*What is asked*: All of the data below must be repeated exactly.
····················
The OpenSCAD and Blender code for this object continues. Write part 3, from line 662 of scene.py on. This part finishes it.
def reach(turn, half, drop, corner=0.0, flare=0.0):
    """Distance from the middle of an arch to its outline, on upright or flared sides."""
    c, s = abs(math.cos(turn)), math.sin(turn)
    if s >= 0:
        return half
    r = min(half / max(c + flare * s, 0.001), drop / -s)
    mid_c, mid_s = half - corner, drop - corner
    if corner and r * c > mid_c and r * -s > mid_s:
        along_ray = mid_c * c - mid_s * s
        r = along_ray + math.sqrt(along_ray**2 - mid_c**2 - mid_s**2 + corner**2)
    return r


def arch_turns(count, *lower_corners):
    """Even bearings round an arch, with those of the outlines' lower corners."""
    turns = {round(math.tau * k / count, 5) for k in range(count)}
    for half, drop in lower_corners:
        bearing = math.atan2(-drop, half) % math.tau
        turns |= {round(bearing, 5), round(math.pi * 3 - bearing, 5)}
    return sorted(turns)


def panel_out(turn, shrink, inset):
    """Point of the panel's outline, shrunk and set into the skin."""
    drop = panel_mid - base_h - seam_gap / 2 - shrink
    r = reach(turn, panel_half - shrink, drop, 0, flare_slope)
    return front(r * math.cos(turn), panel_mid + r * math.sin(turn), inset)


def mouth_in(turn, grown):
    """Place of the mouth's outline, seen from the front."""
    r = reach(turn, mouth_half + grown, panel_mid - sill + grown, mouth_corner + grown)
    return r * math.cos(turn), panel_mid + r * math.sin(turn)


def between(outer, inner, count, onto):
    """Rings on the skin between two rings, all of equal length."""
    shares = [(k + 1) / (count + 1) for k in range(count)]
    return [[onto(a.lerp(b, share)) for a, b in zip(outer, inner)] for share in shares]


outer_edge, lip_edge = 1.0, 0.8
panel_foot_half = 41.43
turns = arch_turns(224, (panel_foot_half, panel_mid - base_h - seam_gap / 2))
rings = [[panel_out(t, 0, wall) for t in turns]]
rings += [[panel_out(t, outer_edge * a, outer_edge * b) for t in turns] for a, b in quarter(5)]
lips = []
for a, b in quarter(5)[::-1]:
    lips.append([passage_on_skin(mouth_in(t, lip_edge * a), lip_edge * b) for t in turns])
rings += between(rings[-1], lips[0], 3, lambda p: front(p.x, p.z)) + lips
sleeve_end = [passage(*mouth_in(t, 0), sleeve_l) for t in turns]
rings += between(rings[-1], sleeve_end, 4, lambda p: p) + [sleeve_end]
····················
*Solution for this problem*:
The OpenSCAD and Blender code for this object continues. Write part 3, from line 662 of scene.py on. This part finishes it.
def reach(turn, half, drop, corner=0.0, flare=0.0):
    """Distance from the middle of an arch to its outline, on upright or flared sides."""
    c, s = abs(math.cos(turn)), math.sin(turn)
    if s >= 0:
        return half
    r = min(half / max(c + flare * s, 0.001), drop / -s)
    mid_c, mid_s = half - corner, drop - corner
    if corner and r * c > mid_c and r * -s > mid_s:
        along_ray = mid_c * c - mid_s * s
        r = along_ray + math.sqrt(along_ray**2 - mid_c**2 - mid_s**2 + corner**2)
    return r


def arch_turns(count, *lower_corners):
    """Even bearings round an arch, with those of the outlines' lower corners."""
    turns = {round(math.tau * k / count, 5) for k in range(count)}
    for half, drop in lower_corners:
        bearing = math.atan2(-drop, half) % math.tau
        turns |= {round(bearing, 5), round(math.pi * 3 - bearing, 5)}
    return sorted(turns)


def panel_out(turn, shrink, inset):
    """Point of the panel's outline, shrunk and set into the skin."""
    drop = panel_mid - base_h - seam_gap / 2 - shrink
    r = reach(turn, panel_half - shrink, drop, 0, flare_slope)
    return front(r * math.cos(turn), panel_mid + r * math.sin(turn), inset)


def mouth_in(turn, grown):
    """Place of the mouth's outline, seen from the front."""
    r = reach(turn, mouth_half + grown, panel_mid - sill + grown, mouth_corner + grown)
    return r * math.cos(turn), panel_mid + r * math.sin(turn)


def between(outer, inner, count, onto):
    """Rings on the skin between two rings, all of equal length."""
    shares = [(k + 1) / (count + 1) for k in range(count)]
    return [[onto(a.lerp(b, share)) for a, b in zip(outer, inner)] for share in shares]


outer_edge, lip_edge = 1.0, 0.8
panel_foot_half = 41.43
turns = arch_turns(224, (panel_foot_half, panel_mid - base_h - seam_gap / 2))
rings = [[panel_out(t, 0, wall) for t in turns]]
rings += [[panel_out(t, outer_edge * a, outer_edge * b) for t in turns] for a, b in quarter(5)]
lips = []
for a, b in quarter(5)[::-1]:
    lips.append([passage_on_skin(mouth_in(t, lip_edge * a), lip_edge * b) for t in turns])
rings += between(rings[-1], lips[0], 3, lambda p: front(p.x, p.z)) + lips
sleeve_end = [passage(*mouth_in(t, 0), sleeve_l) for t in turns]
rings += between(rings[-1], sleeve_end, 4, lambda p: p) + [sleeve_end]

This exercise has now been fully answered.